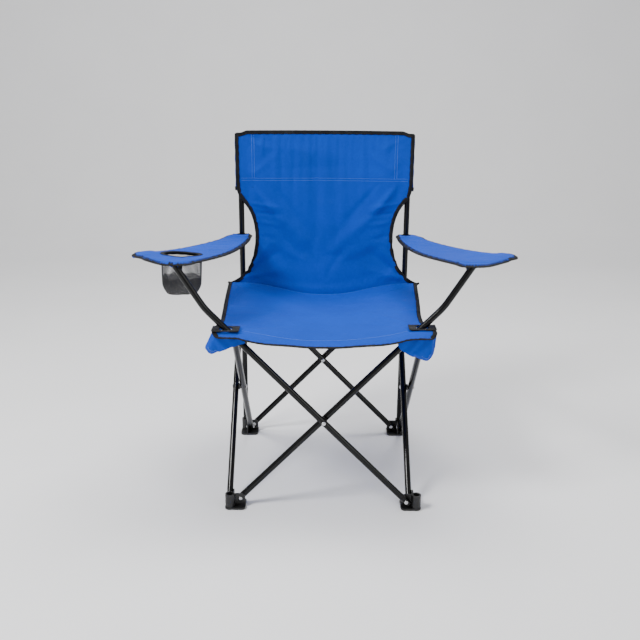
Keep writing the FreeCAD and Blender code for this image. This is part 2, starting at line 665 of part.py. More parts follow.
def makeArmrest(label, sign, withCup):
    # A leaf-shaped panel with the post through its rear end; its own origin is on the post axis.
    body = newBody(label)
    outline = newSketch(body, "XY_Plane", label + "Outline")
    inner, outer = f"{-sign} * Dims.armrestInnerEnd", f"{sign} * Dims.armrestInnerEnd"
    leaf = [
        (f"{sign * reach} * Dims.armrestReach", f"-{ahead} * {armrestLength}")
        for reach, ahead in armrestLeaf
    ]
    addOutline(outline, [(inner, armrestBehind)] + leaf + [(outer, armrestBehind)])
    addCircle(outline, "Dims.tubeRadius + Dims.clothGap")
    if withCup:
        cupAcross = f"{sign} * Dims.cupHolderOut"
        addCircle(outline, "Dims.cupHolderRadius", across=cupAcross, up="-Dims.cupHolderAhead")
    addPad(body, outline, "Dims.clothThickness")
    roundEdges(body, "Fillet", "Dims.armrestCorner", standing)
    return body


armrestTurn = rotation(V(1, 0, 0), -armrestSlope)
for side, sign in (("left", -1), ("right", 1)):
    base = V(sign * postPlace, postPlace, armrestBase)
    place(makeArmrest(f"armrest_{side}", sign, side == "left"), base, armrestTurn)

cupBody = newBody("cup_holder")
wall = newSketch(cupBody, "XZ_Plane", "cupHolderWallSection")
floorRadius = "(Dims.cupHolderRadius - Dims.cupHolderTaper)"
addOutline(
    wall,
    [
        ("0", "-Dims.cupHolderDepth"),
        (floorRadius, "-Dims.cupHolderDepth"),
        ("Dims.cupHolderRadius", "0"),
        ("Dims.cupHolderRadius - Dims.cupHolderWall", "0"),
        (floorRadius + " - Dims.cupHolderWall", "Dims.cupHolderWall - Dims.cupHolderDepth"),
        ("0", "Dims.cupHolderWall - Dims.cupHolderDepth"),
    ],
)
turned = cupBody.newObject("PartDesign::Revolution", "cupHolderTurned")
turned.Profile = wall
turned.ReferenceAxis = (wall, ["V_Axis"])
turned.Angle = 360
doc.recompute()
cupLift = -dim("runningGap")
cupCentre = armrestTurn.multVec(V(-dim("cupHolderOut"), -dim("cupHolderAhead"), cupLift))
place(cupBody, cupCentre + V(-postPlace, postPlace, armrestBase), armrestTurn)


# ---- check and write ----
doc.recompute()
for thing in doc.Objects:
    if {"Invalid", "Error"} & set(thing.State):
        raise RuntimeError(f"{thing.Name} failed: {thing.State}")
os.makedirs("parts", exist_ok=True)
for node in nodes:
    if node.Shape.isNull() or not node.Shape.isValid() or not node.Shape.Solids:
        raise RuntimeError(f"{node.Label} has no valid solid")
    node.Shape.exportStep(f"parts/{node.Label}.step")
print(len(nodes), "nodes written")
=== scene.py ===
# Folding camp chair: cloth, tapes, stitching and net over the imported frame, with a studio.
# Metres, +Z up, the front of the chair faces -Y.
import json
import math

import bpy
import numpy as np
from mathutils import Matrix, Vector, geometry, kdtree


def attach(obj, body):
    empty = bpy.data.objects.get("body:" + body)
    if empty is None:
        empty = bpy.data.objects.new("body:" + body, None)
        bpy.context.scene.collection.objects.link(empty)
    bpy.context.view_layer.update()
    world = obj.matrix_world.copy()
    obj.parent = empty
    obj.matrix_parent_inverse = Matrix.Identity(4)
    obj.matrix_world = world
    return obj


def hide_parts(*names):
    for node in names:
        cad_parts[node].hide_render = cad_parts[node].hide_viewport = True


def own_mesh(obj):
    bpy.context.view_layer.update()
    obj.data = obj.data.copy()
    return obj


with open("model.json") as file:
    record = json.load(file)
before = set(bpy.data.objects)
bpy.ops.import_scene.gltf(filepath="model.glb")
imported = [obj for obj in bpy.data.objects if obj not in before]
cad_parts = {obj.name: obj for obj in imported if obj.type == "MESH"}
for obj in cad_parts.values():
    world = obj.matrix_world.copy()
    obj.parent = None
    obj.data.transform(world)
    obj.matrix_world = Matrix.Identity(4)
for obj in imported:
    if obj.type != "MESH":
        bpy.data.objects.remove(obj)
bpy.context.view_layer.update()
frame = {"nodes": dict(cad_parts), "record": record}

cloth = {"thickness": 0.0009, "mesh": 0.0052, "thread": 0.00034, "pitch": 0.0034, "length": 0.0025}
tape = {"width": 0.0092, "half": 0.0014, "step": 0.0022, "pucker": 0.011, "stitch": 0.0030}
sides = (("left", -1), ("right", 1))


def smoothstep(x):
    x = np.clip(x, 0, 1)
    return x * x * (3 - 2 * x)


def unit(v):
    return v / np.maximum(np.linalg.norm(v, axis=-1, keepdims=True), 1e-12)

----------

EXERCISE REQUIREMENTS — From the data above, copy each line that has the string "imported".

RESPONSE —
# Folding camp chair: cloth, tapes, stitching and net over the imported frame, with a studio.
imported = [obj for obj in bpy.data.objects if obj not in before]
cad_parts = {obj.name: obj for obj in imported if obj.type == "MESH"}
for obj in imported:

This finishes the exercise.